Getting to a Prototype stage
To briefly summarise how we got to where we are now – firstly, we’re very grateful to Odette Toilette, who has valuable experience having worked on some interesting fragrance-based products before, and knows all about the alchemical world of olfaction. She pointed us in the right direction for sourcing the scents we needed, and helped us get our heads around the mechanics of how to make smell-objects work.
We bought thirty of so ingredient scents from Perfumer’s Apprentice, who were very helpful when we explained what we were trying to do. They sent us a bunch of tiny jars with a broad spectrum of concentrated scents in them, ranging from musky base tones to fruity high notes. Stuff like Ethyl Methyl 2-Butyrate (which sort of smells like a banana-flavoured epoxy), Bergamot (citric) and Civetone. Civetone is one of the oldest known ingredients in perfume, and is still present in contemporary fragrances like Chanel No. 5. However in isolation it smells like a prison gymnasium crossed with a festival toilet.
We used these scents for a couple of research projects, to see if memory scent tagging would work as neatly as we hoped.
First a “sample group” of colleagues visited two locations: one as a control, and one whilst using a composite scent. Several days later we re-combined the composite scent and tested to see if they could recall the latter location with more clarity than the control.
In the second experiment we took a larger group (some 50 or so Goldsmiths design volunteers) and showed them five youtube music videos, in each case giving them a different composite scent. We wanted to see if they could later recall which scent was linked to which video.
Disappointingly, in both cases we learned that episodic memory is not as discreet as we first hoped. Declaring one “episode” of memory over, and another to have begun is not as straight-forward as we had expected – similar activities, especially if minutes apart, will ultimately “bleed” into one another from the perspective of a participant.
It seems the time frame of a Proustian mark will be associated with a period longer than several minutes.

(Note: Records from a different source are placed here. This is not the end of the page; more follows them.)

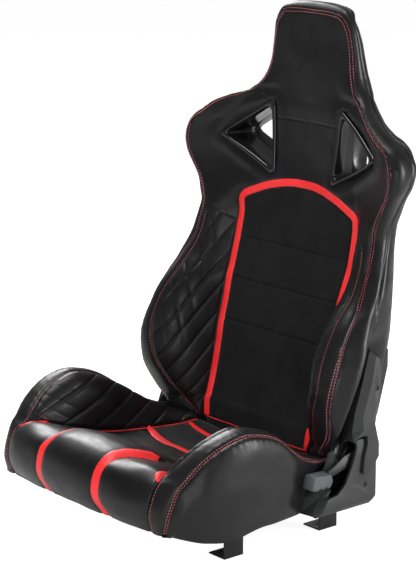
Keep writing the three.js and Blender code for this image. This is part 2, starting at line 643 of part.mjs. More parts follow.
// ---------------------------------------------------------------- rear panel
// Height, half width and the depths of the side edge, the corner, the shoulder and the middle of the panel.
const PANEL_STATIONS = [
  { z: 178, half: 258, edge: 498, corner: 527, shoulder: 532, rear: 533 },
  { z: 250, half: 262, edge: 516, corner: 545, shoulder: 550, rear: 551 },
  { z: 350, half: 266, edge: 540, corner: 569, shoulder: 574, rear: 575 },
  { z: 450, half: 266, edge: 566, corner: 595, shoulder: 600, rear: 601 },
  { z: 556, half: 254, edge: 590, corner: 616, shoulder: 623, rear: 625 },
  { z: 600, half: 262, edge: 588, corner: 604, shoulder: 620, rear: 632 },
  { z: 650, half: 275, edge: 570, corner: 584, shoulder: 610, rear: 640 },
  { z: 700, half: 246, edge: 586, corner: 600, shoulder: 622, rear: 645 },
  { z: 742, half: 182, edge: 612, corner: 624, shoulder: 640, rear: 649 },
  { z: 775, half: 128, edge: 621, corner: 636, shoulder: 648, rear: 652 },
  { z: 830, half: 111, edge: 621, corner: 642, shoulder: 654, rear: 655 },
  { z: 885, half: 105, edge: 621, corner: 640, shoulder: 652, rear: 654 },
  { z: 920, half: 76, edge: 621, corner: 632, shoulder: 639, rear: 640 },
];

function backPanel() {
  const cornerInset = 12;
  const ring = (s, inset, deeper) => {
    const half = s.half - inset;
    const sideEnd = s.edge + (s.corner - s.edge) * 0.6;
    const leftSide = [
      [half, s.edge - deeper, s.z], [half, sideEnd, s.z], [half - cornerInset, s.corner - inset, s.z],
      [half * 0.78, s.shoulder - inset, s.z], [half * 0.45, s.rear - inset, s.z],
    ];
    return [...leftSide, ...leftSide.map(([x, y, z]) => [-x, y, z]).reverse()];
  };
  const outer = loft(PANEL_STATIONS.map((s) => ring(s, 0, 0)));
  const hollowStations = PANEL_STATIONS.map((s, i, all) => {
    if (i === 0) return { ...s, z: s.z - 5 };
    if (i === all.length - 1) return { ...s, z: s.z - PANEL_WALL };
    return s;
  });
  const hollow = loft(hollowStations.map((s) => ring(s, PANEL_WALL, 60)));
  return cut(outer, hollow,
    slotTool(SLOT.wall + SLOT.lip + GAP, 400, 800),
    mirrored(slotTool(SLOT.wall + SLOT.lip + GAP, 400, 800)));
}

buildBase();
buildCushion();
recliners();
buildCovers();
buildRelease();
buildBackFrame();
buildBackFoam();
add('back_panel', backPanel(), blackLeather());

const part = new THREE.Group();
part.add(seat);

export default part;
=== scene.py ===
"""Looks of the reclining bucket racing seat: sewn covers, piping, stitching, hard parts, light and camera.

Shapes are laid out in millimetres in the seat's own layout: x from the centre plane (+ is the sitter's left),
y backwards from the front of the nose, z up from the floor. place() turns them into the frame's metres.
"""
import json
import math

import bmesh
import bpy
import numpy as np
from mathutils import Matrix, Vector
from mathutils.bvhtree import BVHTree
from mathutils.kdtree import KDTree


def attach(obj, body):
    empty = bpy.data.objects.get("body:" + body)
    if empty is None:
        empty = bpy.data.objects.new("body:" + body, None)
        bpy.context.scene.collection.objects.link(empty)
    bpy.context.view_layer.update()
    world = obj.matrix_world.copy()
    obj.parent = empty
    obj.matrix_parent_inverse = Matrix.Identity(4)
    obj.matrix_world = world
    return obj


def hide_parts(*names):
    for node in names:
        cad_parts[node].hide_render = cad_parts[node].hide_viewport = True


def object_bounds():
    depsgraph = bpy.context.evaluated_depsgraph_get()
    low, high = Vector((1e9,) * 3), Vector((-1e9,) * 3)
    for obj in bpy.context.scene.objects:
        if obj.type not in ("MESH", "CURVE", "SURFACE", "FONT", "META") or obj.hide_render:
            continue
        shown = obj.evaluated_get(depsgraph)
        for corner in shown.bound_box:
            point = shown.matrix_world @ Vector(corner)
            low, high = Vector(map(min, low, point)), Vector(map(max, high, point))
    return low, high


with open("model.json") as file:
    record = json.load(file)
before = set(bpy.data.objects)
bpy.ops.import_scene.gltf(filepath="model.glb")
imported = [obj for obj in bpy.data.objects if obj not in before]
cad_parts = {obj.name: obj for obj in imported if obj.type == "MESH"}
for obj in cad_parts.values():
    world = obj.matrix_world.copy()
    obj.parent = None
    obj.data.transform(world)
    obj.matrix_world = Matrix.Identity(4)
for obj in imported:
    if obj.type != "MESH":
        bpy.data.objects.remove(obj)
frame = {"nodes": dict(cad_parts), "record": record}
CAD_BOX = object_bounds()
NOSE_Y = CAD_BOX[0].y
MM = 0.001

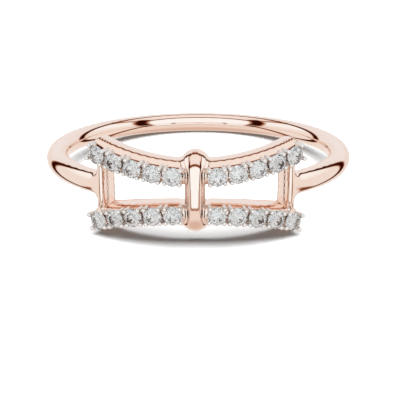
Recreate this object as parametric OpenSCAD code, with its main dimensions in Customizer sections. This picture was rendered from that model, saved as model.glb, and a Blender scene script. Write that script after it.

Though both experiments showed a slight trend towards there being a positive correlation between olfactory stimulation and memory, we’ll need to repeat them, spaced over a longer period of time, to glean any usable data. Now at least we can use the prototype in these experiments.
Refining the model
With a working prototype out in the field, we’ve set our sights on designs for a fully-featured iteration. Specifically, we’re working out a form and use-cases to get the right scents in the right place, and with a solid and intuitive user-interface.
Justas has been rapidly sketching forms to interrogate the object’s potential use. We’re conscious that as a conversation piece, our object may benefit from referencing consumer technology products. We’ve set about exploring forms that both indicate it’s situations of use and it’s scent based nature. We want people to be able to imagine it in their hands and functioning in their lives. Drawing and re-drawing the object, we’re learning about what the object needed to function and how to read as a camera-like object.
Justas has also explored the form as 3-D render-sketches, again to see it as a finished object and have conversations about how it works and where it sits. We’re now starting to produce physical sketches, which we’ll upload pics of soon.
We still need solid data, demonstrating whether or not our object can do what the scientific theory implies. We’ll use our prototype to explore this. Our use-case explorations have helped us identify three routes, which we’ll be weighing up over the following weeks.
The outcome of this exploration could be:
- A conceptually ‘purist’ approach – a ‘blind’ object with minimal functionality, capable of only two functions: a) emitting a scent for the first time, b) emitting a previous scent-encoding at random
- An assisting device for cameras – something that works in tandem with convention cameras to provide a more holistic memory encoding experience
- A compromise between the two – a legitimate ‘competitor’ to a recollection-through-sight object, but a tool that is sympathetic to the user and provides meta-data (location, time, possibly the ability to tag scents textually) to help them select previous scents.
Once we’ve settled on the use conditions, we’ll get 3D prints made up and install component PCB’s more specifically adapted to our final needs (as opposed to the proto-electronics we’ve been using so far).